Why is it harder to profit from small-cap tokens while getting trapped more easily?

Small-cap tokens often suffer from poor liquidity and are prone to price manipulation—making them prime targets for rug pulls. Teams can simulate trading volume with little capital to lure retail buyers in before dumping tokens at inflated prices. Prefer projects listed on major exchanges with genuine trading volume over those only available in small DEX pools.

Is a long vesting period good or bad for project tokens?

Long vesting periods have both pros and cons—they prevent teams from cashing out quickly (signaling commitment), but may also conceal hidden risks if there are backdoors in smart contracts or if funds are moved before vesting ends. Prioritize reviewing contract code for hidden privileges, verifying team authenticity, and understanding exactly where funds are locked.

What are quick ways to assess if a new project is reliable?

Check three dimensions:

  1. Team Transparency: Look for LinkedIn profiles with real identities, active GitHub updates, and engagement on social media.
  2. Contract Security: Ensure audits have been performed; check for hidden privileges or locked liquidity.
  3. Ecosystem Support: Prefer projects listed on reputable exchanges, backed by notable funds/investors, with active communities.

A significant flaw in any area warrants caution.

I’m already stuck holding illiquid tokens—how can I minimize losses?
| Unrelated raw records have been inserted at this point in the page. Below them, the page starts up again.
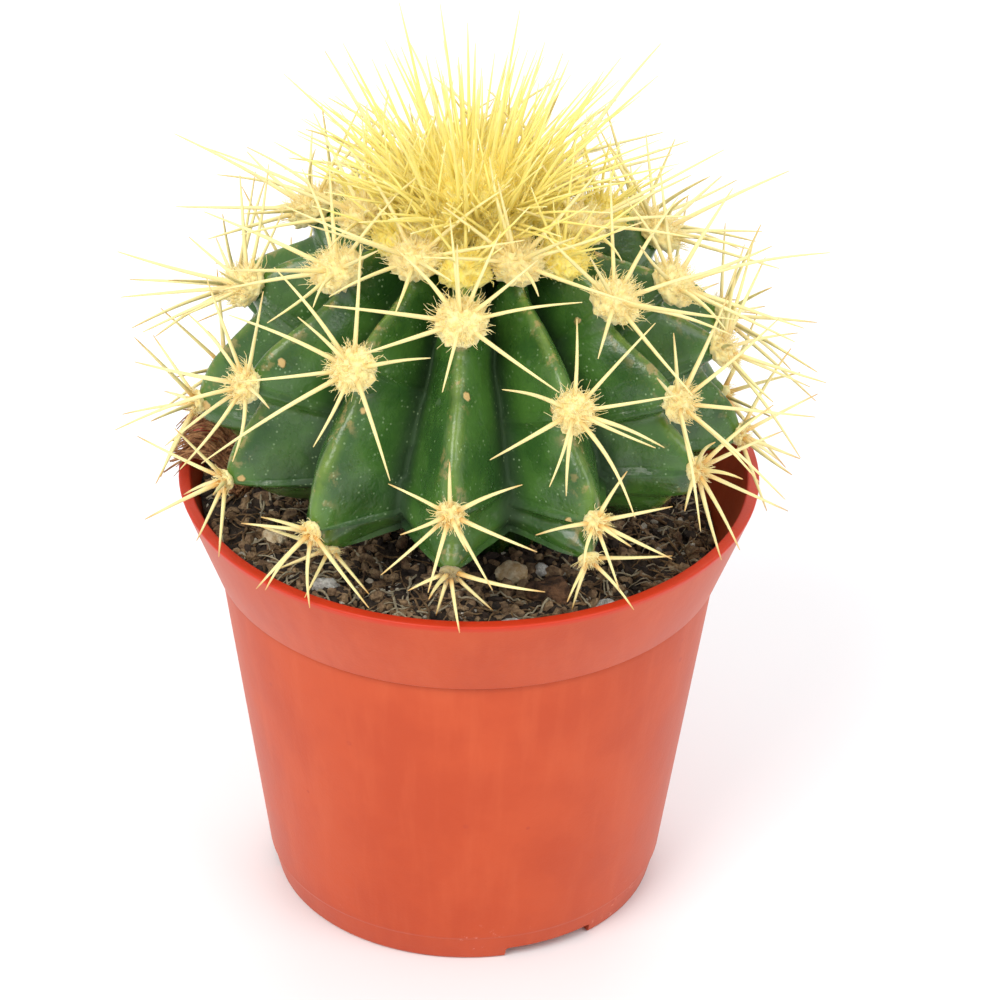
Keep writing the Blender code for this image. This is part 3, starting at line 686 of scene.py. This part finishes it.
def makeStem():
    lowest = -math.acos((barrel["collarRadius"] / barrel["radius"]) ** (barrel["fullness"] / 2))
    rows = barrel["rows"]
    lifts = [lowest + (math.pi / 2 - lowest) * row / (rows - 1) for row in range(rows)]
    outline = [(0.0, barrel["bottom"]), (barrel["collarRadius"] * 0.9, barrel["bottom"])]
    outline += [barrelPoint(lift, 1.0) for lift in lifts[:-1]] + [(0.0, barrelPoint(math.pi / 2, 1.0)[1])]
    shape = turnedShape(outline, barrel["columns"])
    crest, tip, deep = [], [], []
    middle = Vector((0, 0, barrel["middle"]))
    for vertex in shape.verts:
        place = vertex.co.copy()
        straight = math.atan2(place.x, -place.y)
        lift = max(liftOf(place), lowest)
        turn = straight + swayAt(straight, lift)
        offset, phase, share = ribPlace(turn, lift)
        if place.z > barrel["bottom"] + 0.1 * mm:
            vertex.co = polar(turn, *barrelPoint(lift, share))
            wrinkle = noise.fractal(vertex.co / barrel["wrinkleSize"], 0.7, 2.0, 3) * barrel["wrinkleDepth"]
            dent = noise.noise(vertex.co / barrel["dentSize"]) * barrel["dentDepth"]
            dent *= 1 - abs(2 * offset - 1)
            vertex.co += (vertex.co - middle).normalized() * (wrinkle + dent - barrel["sunk"])
        crest.append(1 - offset)
        # the lower part of each tubercle's crest, which takes the painted light
        tip.append(ramp(phase, 0.45, 0.5) * (1 - offset))
        # how far into a valley a point lies; it masks the painted valley shade
        deep.append(ramp(offset, 0.45, 0.55))
    for vertex in shape.verts:
        if vertex.co.z < barrel["bottom"] + 0.1 * mm:
            vertex.co.z = barrel["bottom"]
    piece = finish("stemBody", shape, skinPaint(), slot="stem", crest=crest, tip=tip, deep=deep)
    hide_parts("stem")


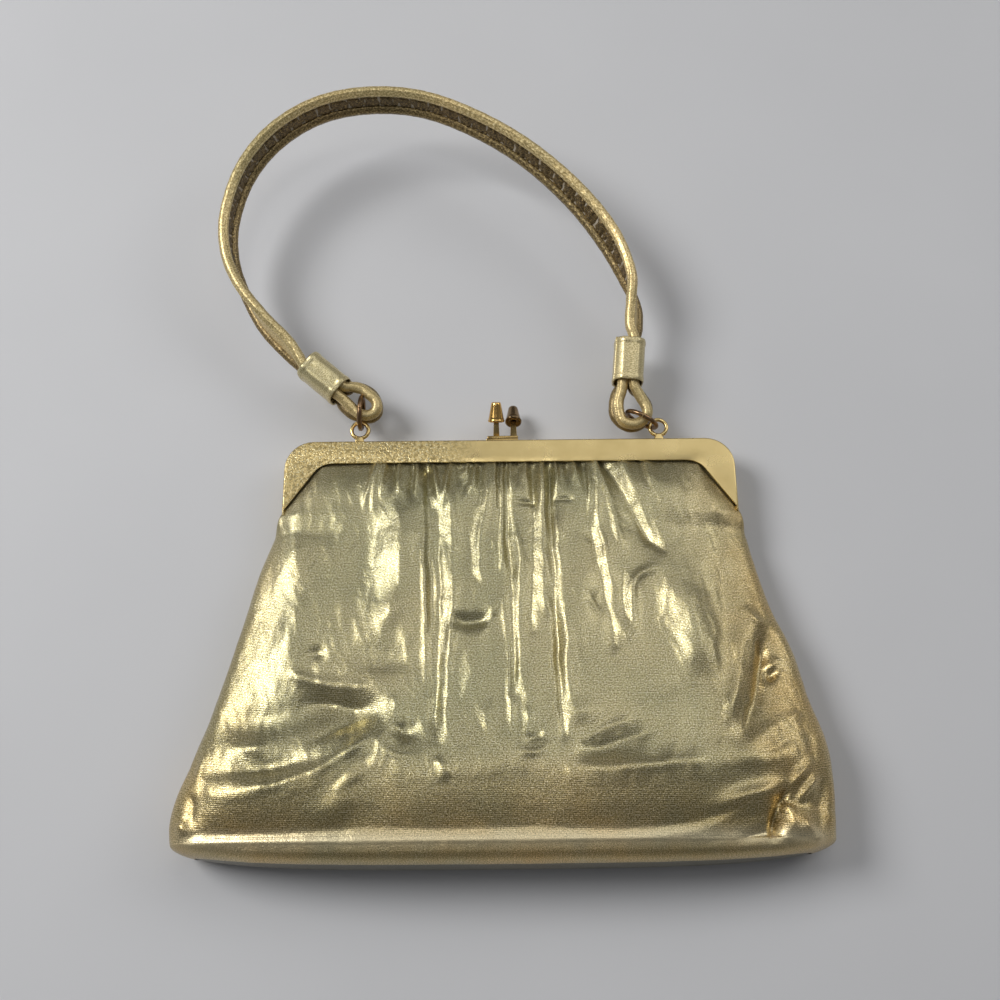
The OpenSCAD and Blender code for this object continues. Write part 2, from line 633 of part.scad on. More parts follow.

First determine if it’s truly a rug pull: check for recent official updates, abnormal fund flows on block explorers, or discussions in the community about recourse. If confirmed as a rug pull, prioritize loss minimization—sell what you can quickly rather than wait. For larger sums, consider reporting to blockchain security firms or law enforcement—but note that recovery chances are limited and timelines long; do not rely solely on legal recourse.